Cortex M7 has dual-issue so it can execute two (non-interfering) instructions simultaneously.

I suppose what you could do is make your test loop:

while (1) {

GPIOI_PIN_1 = !GPIOI_PIN_1; NOP; NOP; NOP; NOP; NOP; NOP; NOP; NOP; NOP; NOP; NOP; NOP;

}

And then see how the toggle HALF-PERIOD (not frequency) depends on the number of NOPs.

But watch out - an optimiser might realise that the NOPs do nothing and remove them. So do look at the code produced by your compiler before drawing any conclusions.

Hope this helps,

Danish

Jan Waclawek · ‎2017-07-27

Posted on July 27, 2017 at 11:13

i've measured (toggling the GPIOI_PIN_1) the execution time of NOP

You've measured the execution time of NOP, plus execution time of the instructions toggling the pin, plus whatever instruction inserted by C compiler (unless you used asm), plus time needed to fetch the instructions, plus time needed to propagate the toggle write from processor through busmatrix and GPIU unit to pin. I might have forgotten a few things.
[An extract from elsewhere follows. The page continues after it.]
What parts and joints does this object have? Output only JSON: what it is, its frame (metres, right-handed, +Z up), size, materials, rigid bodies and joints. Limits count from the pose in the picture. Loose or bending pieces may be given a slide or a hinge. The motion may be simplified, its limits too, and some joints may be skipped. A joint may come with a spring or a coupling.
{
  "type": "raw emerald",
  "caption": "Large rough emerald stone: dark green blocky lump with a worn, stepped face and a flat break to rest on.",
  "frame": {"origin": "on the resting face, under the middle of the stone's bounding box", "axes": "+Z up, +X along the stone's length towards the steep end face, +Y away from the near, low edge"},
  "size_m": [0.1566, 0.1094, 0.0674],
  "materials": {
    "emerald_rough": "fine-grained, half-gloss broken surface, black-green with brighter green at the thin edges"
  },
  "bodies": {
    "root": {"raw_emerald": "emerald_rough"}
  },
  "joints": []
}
It might quite well ben that the NOP was thrown away in theprefetch unit so its execution time was 0.

Welcome to the world of 32-bitters. These are not microcontrollerst anymore - SoC rather.

JW

AVI-crak · ‎2017-07-27

Posted on July 27, 2017 at 11:34

You need to use direct write to registers.

Arrange the code in the sram memory, to prevent slow reading from the flash.
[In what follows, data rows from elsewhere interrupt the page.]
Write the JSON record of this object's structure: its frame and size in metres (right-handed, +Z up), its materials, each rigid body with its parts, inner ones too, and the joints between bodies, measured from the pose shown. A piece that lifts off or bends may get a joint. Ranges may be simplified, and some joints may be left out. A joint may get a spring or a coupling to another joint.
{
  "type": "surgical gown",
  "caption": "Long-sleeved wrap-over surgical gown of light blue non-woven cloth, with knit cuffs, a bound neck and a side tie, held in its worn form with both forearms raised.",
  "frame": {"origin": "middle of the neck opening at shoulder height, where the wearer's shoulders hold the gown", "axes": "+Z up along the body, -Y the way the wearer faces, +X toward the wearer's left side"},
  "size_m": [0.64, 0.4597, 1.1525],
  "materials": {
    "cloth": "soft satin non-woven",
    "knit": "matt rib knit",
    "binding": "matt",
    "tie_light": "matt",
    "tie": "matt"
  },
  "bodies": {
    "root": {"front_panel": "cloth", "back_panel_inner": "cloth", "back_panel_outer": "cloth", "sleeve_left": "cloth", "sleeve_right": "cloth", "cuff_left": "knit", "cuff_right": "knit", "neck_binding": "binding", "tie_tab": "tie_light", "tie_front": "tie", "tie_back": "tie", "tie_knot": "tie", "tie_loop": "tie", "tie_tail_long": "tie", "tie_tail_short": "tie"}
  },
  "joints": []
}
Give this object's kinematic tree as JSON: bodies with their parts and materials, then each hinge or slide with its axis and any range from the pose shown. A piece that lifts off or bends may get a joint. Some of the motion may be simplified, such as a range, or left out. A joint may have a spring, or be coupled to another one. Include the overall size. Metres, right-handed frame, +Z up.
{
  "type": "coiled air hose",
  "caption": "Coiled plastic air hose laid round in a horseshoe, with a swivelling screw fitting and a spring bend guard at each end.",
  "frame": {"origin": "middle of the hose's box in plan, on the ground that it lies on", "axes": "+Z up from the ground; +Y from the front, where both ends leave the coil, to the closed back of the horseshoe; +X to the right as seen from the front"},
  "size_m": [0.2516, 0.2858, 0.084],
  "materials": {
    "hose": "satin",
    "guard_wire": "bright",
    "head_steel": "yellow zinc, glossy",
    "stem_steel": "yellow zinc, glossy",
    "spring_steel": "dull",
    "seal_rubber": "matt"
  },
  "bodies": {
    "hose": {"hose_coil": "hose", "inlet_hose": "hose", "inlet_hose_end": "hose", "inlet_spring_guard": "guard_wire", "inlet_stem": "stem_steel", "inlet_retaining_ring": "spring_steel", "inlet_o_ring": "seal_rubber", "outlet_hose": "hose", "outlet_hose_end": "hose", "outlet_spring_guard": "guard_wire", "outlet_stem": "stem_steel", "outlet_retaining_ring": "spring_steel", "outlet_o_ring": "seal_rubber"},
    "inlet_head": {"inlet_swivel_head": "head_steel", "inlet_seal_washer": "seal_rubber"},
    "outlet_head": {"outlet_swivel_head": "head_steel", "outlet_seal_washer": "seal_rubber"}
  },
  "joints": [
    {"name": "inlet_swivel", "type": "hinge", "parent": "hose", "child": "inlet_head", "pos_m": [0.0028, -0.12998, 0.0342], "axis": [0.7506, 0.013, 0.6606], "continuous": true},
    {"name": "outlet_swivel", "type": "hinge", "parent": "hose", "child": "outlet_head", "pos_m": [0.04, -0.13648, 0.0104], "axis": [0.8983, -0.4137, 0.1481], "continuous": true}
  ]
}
Use inserts in assembler to exclude GCC optimization.

Use a simple cycle from the maximum number to zero.

Use in the body of the loop a large number of NOP commands (10-50).

Use the system counter DWT to calculate the cycles.

Use an external MCO1 / MCO2 contact to monitor the system frequency.

Kill the desire to use HAL, and begin to study the documentation.

Change the profession, country or sex in the kitchen.

Create your own processor, your own forum, and troll users.

AvaTar · ‎2017-07-27

Posted on July 27, 2017 at 16:59

Agree, it's not that simple.

I suggest to measure the toggling alone, than a multiple NOPs (100 or 1000).

Finally subtract the toggle time.

In the Linux world, that measure is called BOGUS Mips ...

David SIORPAES · ‎2017-07-28

Posted on July 28, 2017 at 10:58

Try using SEV instruction to emit a pulse instead of toggling GPIOs.

Wrapping 10 NOPs with SEVs on a STM32F401 clocked at 84MHz is consistent with what expected

Ciavolino.Giuseppe · ‎2017-07-28

Posted on July 28, 2017 at 13:30

I apologize if I have not answered yet, but as you have guessed, I do not have great

skills in the field of the embedded and I'm trying to interface your tips with my skills.

Also, I speak a bad English and I want to avoid saying stupid things. Unfortunately I do not have an oscilloscope at home and I can only use the university one,

at this time I can not do specific tests but Monday i will post my results.

I would like to use the stm32f746g-DISCO for acquisition of environmental noise, using the codec

WM8994 for the ADC/DAC's stuff, and the MCU for the data processing.

I've implemented the comunication between MCU and WM8994 (I2C for the settings and SAI for the data)

and now I would like to test the potentiality.I'm using DMA in circular mode to exchange data

between the codec and the microcontroller:

every time a sample is receveid the DMA start a routine interrupt and during this routine

I will do some processing.

So, before working on the algorithm, i would like to know if there will be the potentiality and

for this reason I've tried to measure the NOP.

Thank you so much for support, and sorry for any stupid things I could say.

AvaTar · ‎2017-07-28

Posted on July 28, 2017 at 11:52

Honestly, I don't understand the idea behind this.

For a synchronous MCU design with given clock and an instruction in the pipeline, you get - surprise, surprise - the execution time stated in the datasheet.

Testing an instruction sequence under realistic conditions (clock, Flash latencies, caches, interrupt latencies, DMA bus load, etc.) gives you more (and useful) information.

David SIORPAES · ‎2017-07-28

Posted on July 28, 2017 at 12:24

As far as I understood the OP is surprised about a NOP instruction execution time he measured (60ns).

Was just suggesting a better method to accomplish succesfully what he had in mind, i.e.: measuring execution time of a NOP instruction.

AvaTar · ‎2017-07-28

Posted on July 28, 2017 at 12:29

As far as I understood the OP is surprised about a NOP instruction execution time he measured (60ns).

Yes, my understanding as well.

My comment was directed towards the OP.

I would be really surprised if that measurement, (if done correctly !), yielded something else than the datasheet-specified time.

Thus the measurement is IMHO pretty worthless.